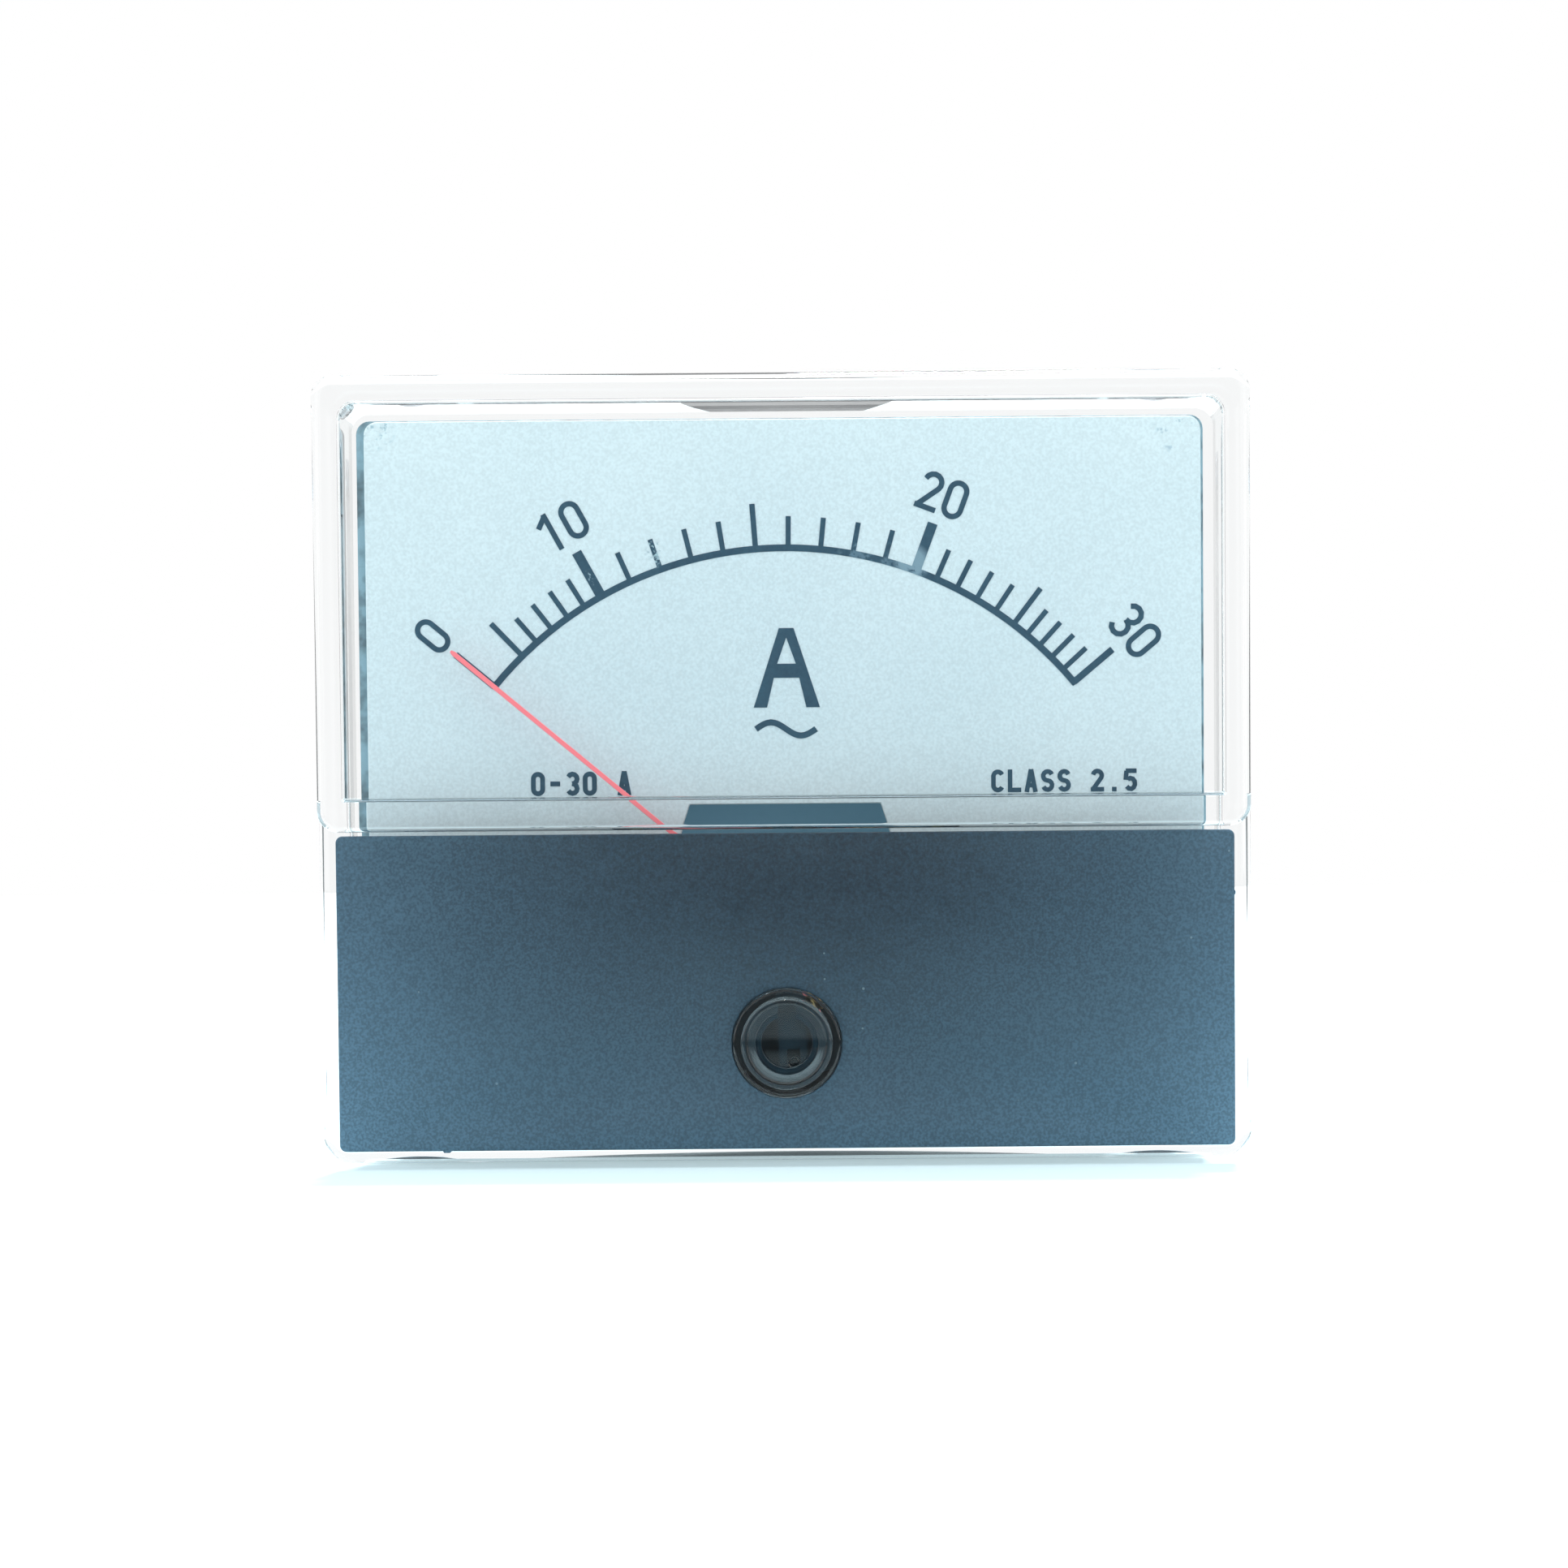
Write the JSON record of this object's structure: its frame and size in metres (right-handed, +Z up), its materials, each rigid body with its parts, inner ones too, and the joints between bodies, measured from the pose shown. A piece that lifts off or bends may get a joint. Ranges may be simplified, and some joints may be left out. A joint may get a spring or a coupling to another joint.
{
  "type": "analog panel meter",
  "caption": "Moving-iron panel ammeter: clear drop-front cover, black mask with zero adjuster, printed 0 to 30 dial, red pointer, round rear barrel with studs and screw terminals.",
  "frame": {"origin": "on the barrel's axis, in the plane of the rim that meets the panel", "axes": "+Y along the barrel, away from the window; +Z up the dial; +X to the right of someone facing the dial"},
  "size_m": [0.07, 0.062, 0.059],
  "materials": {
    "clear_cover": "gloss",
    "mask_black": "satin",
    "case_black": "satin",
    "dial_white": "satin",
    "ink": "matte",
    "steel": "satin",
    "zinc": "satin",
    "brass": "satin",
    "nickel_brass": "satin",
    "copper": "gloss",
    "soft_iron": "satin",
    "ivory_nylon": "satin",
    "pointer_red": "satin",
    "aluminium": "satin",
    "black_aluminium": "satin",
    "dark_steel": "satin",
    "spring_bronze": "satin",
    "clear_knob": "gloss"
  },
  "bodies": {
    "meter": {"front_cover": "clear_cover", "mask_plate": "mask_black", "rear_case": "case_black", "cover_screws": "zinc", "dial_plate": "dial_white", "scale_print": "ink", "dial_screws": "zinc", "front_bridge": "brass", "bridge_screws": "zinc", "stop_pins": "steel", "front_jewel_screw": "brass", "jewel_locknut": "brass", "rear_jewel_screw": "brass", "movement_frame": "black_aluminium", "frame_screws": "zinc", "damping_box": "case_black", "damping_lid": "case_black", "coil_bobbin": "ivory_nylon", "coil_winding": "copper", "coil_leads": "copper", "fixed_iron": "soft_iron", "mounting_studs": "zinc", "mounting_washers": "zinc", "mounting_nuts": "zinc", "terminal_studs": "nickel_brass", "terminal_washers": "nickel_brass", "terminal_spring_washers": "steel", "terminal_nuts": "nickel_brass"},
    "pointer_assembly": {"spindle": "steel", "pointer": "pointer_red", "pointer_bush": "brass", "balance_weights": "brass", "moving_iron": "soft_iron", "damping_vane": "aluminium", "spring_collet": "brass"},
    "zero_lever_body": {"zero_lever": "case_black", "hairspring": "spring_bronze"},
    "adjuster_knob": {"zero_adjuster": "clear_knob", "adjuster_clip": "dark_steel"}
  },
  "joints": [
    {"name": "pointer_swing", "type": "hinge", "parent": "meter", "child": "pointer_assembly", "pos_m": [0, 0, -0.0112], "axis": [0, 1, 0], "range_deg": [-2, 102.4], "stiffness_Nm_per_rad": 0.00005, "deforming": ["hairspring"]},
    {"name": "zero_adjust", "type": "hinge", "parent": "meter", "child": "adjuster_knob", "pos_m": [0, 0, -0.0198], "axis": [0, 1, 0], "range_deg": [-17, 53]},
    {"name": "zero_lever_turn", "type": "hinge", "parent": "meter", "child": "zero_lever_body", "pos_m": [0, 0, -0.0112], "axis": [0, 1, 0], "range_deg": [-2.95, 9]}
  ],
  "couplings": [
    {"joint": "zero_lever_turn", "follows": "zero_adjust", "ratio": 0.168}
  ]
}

□ □ □ □ □

WHAT THE EXERCISE ASKS:
Please repeat the material above, word for word and in full.

FULL ANSWER:
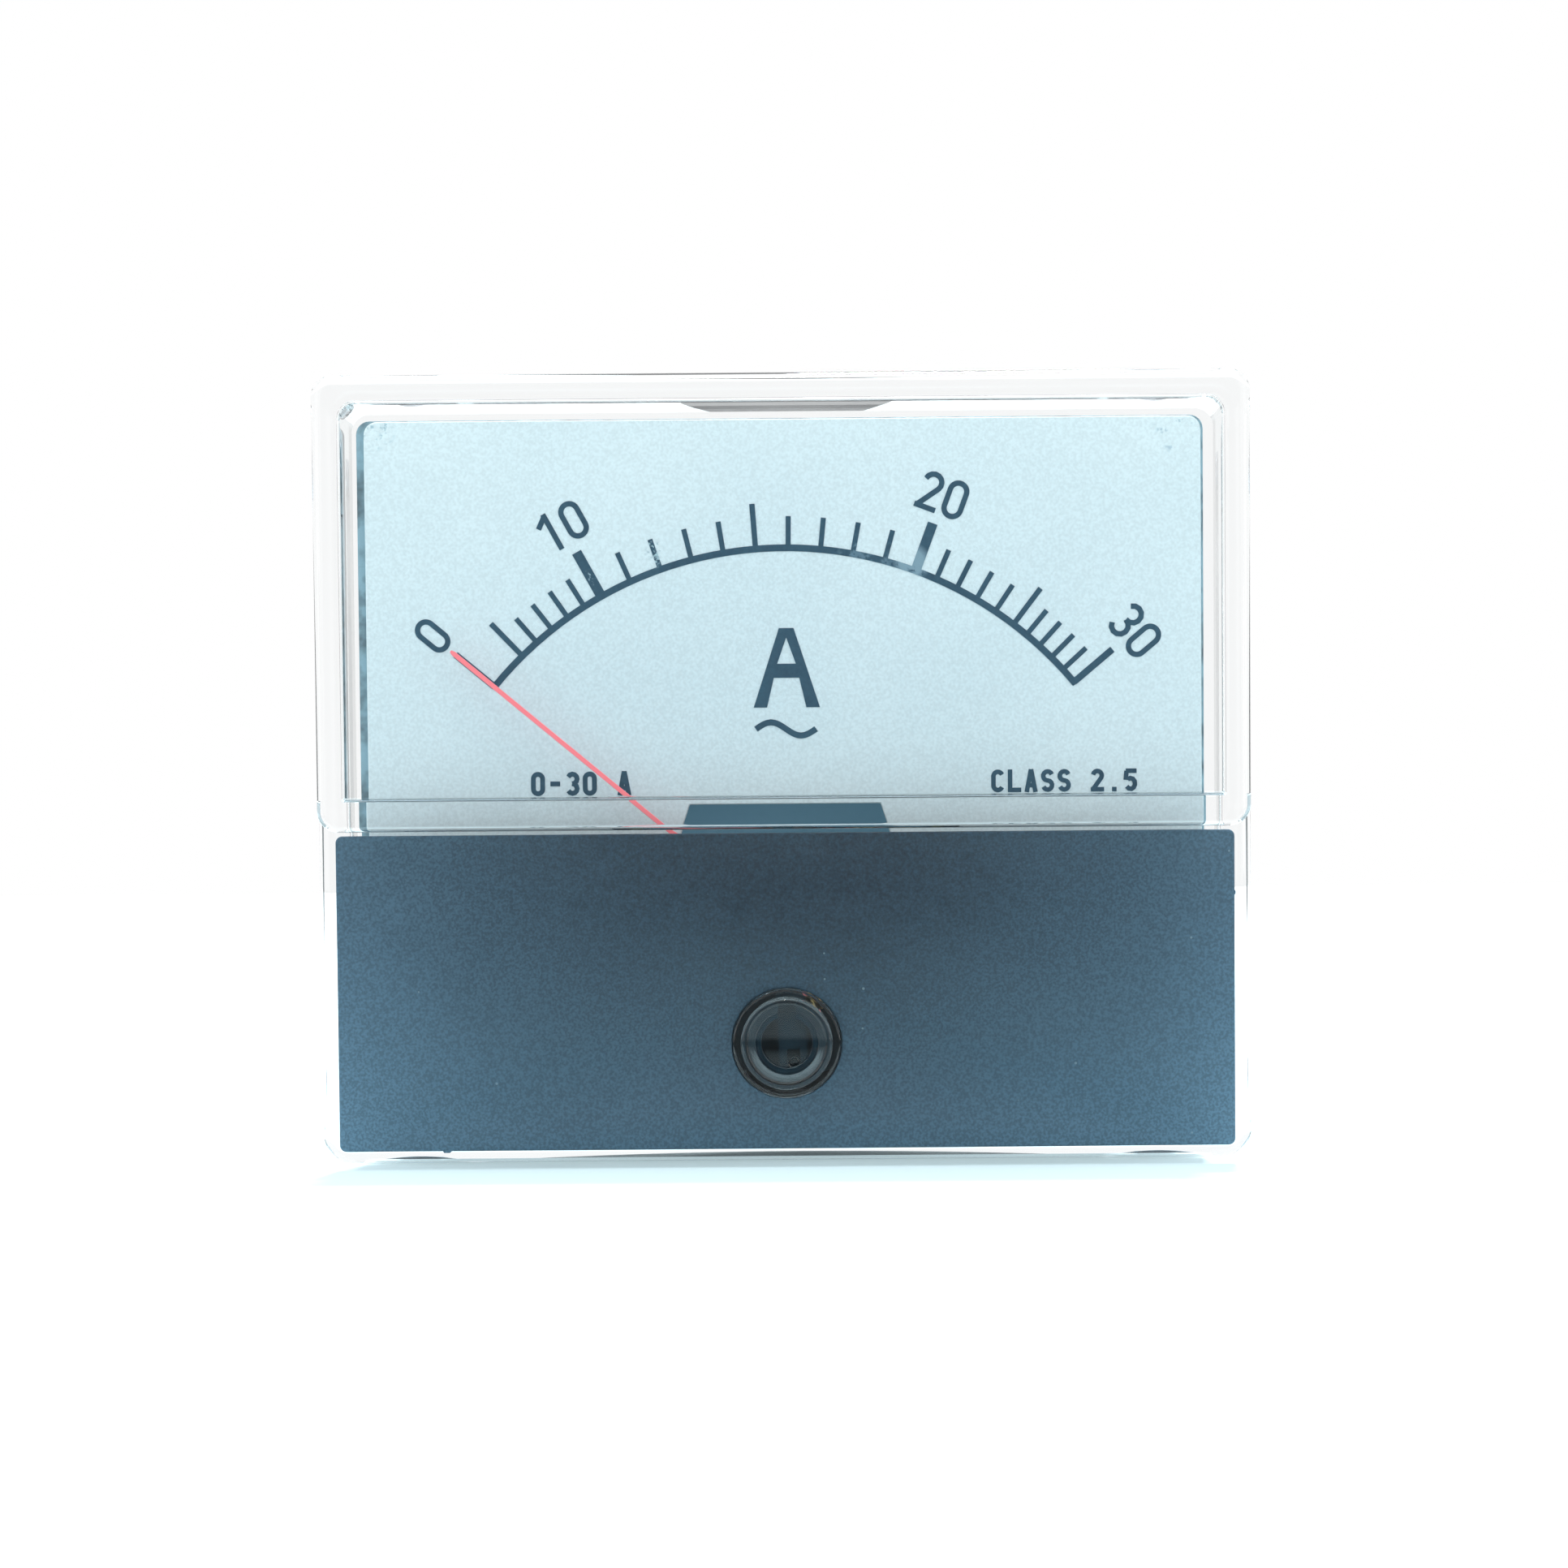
Write the JSON record of this object's structure: its frame and size in metres (right-handed, +Z up), its materials, each rigid body with its parts, inner ones too, and the joints between bodies, measured from the pose shown. A piece that lifts off or bends may get a joint. Ranges may be simplified, and some joints may be left out. A joint may get a spring or a coupling to another joint.
{
  "type": "analog panel meter",
  "caption": "Moving-iron panel ammeter: clear drop-front cover, black mask with zero adjuster, printed 0 to 30 dial, red pointer, round rear barrel with studs and screw terminals.",
  "frame": {"origin": "on the barrel's axis, in the plane of the rim that meets the panel", "axes": "+Y along the barrel, away from the window; +Z up the dial; +X to the right of someone facing the dial"},
  "size_m": [0.07, 0.062, 0.059],
  "materials": {
    "clear_cover": "gloss",
    "mask_black": "satin",
    "case_black": "satin",
    "dial_white": "satin",
    "ink": "matte",
    "steel": "satin",
    "zinc": "satin",
    "brass": "satin",
    "nickel_brass": "satin",
    "copper": "gloss",
    "soft_iron": "satin",
    "ivory_nylon": "satin",
    "pointer_red": "satin",
    "aluminium": "satin",
    "black_aluminium": "satin",
    "dark_steel": "satin",
    "spring_bronze": "satin",
    "clear_knob": "gloss"
  },
  "bodies": {
    "meter": {"front_cover": "clear_cover", "mask_plate": "mask_black", "rear_case": "case_black", "cover_screws": "zinc", "dial_plate": "dial_white", "scale_print": "ink", "dial_screws": "zinc", "front_bridge": "brass", "bridge_screws": "zinc", "stop_pins": "steel", "front_jewel_screw": "brass", "jewel_locknut": "brass", "rear_jewel_screw": "brass", "movement_frame": "black_aluminium", "frame_screws": "zinc", "damping_box": "case_black", "damping_lid": "case_black", "coil_bobbin": "ivory_nylon", "coil_winding": "copper", "coil_leads": "copper", "fixed_iron": "soft_iron", "mounting_studs": "zinc", "mounting_washers": "zinc", "mounting_nuts": "zinc", "terminal_studs": "nickel_brass", "terminal_washers": "nickel_brass", "terminal_spring_washers": "steel", "terminal_nuts": "nickel_brass"},
    "pointer_assembly": {"spindle": "steel", "pointer": "pointer_red", "pointer_bush": "brass", "balance_weights": "brass", "moving_iron": "soft_iron", "damping_vane": "aluminium", "spring_collet": "brass"},
    "zero_lever_body": {"zero_lever": "case_black", "hairspring": "spring_bronze"},
    "adjuster_knob": {"zero_adjuster": "clear_knob", "adjuster_clip": "dark_steel"}
  },
  "joints": [
    {"name": "pointer_swing", "type": "hinge", "parent": "meter", "child": "pointer_assembly", "pos_m": [0, 0, -0.0112], "axis": [0, 1, 0], "range_deg": [-2, 102.4], "stiffness_Nm_per_rad": 0.00005, "deforming": ["hairspring"]},
    {"name": "zero_adjust", "type": "hinge", "parent": "meter", "child": "adjuster_knob", "pos_m": [0, 0, -0.0198], "axis": [0, 1, 0], "range_deg": [-17, 53]},
    {"name": "zero_lever_turn", "type": "hinge", "parent": "meter", "child": "zero_lever_body", "pos_m": [0, 0, -0.0112], "axis": [0, 1, 0], "range_deg": [-2.95, 9]}
  ],
  "couplings": [
    {"joint": "zero_lever_turn", "follows": "zero_adjust", "ratio": 0.168}
  ]
}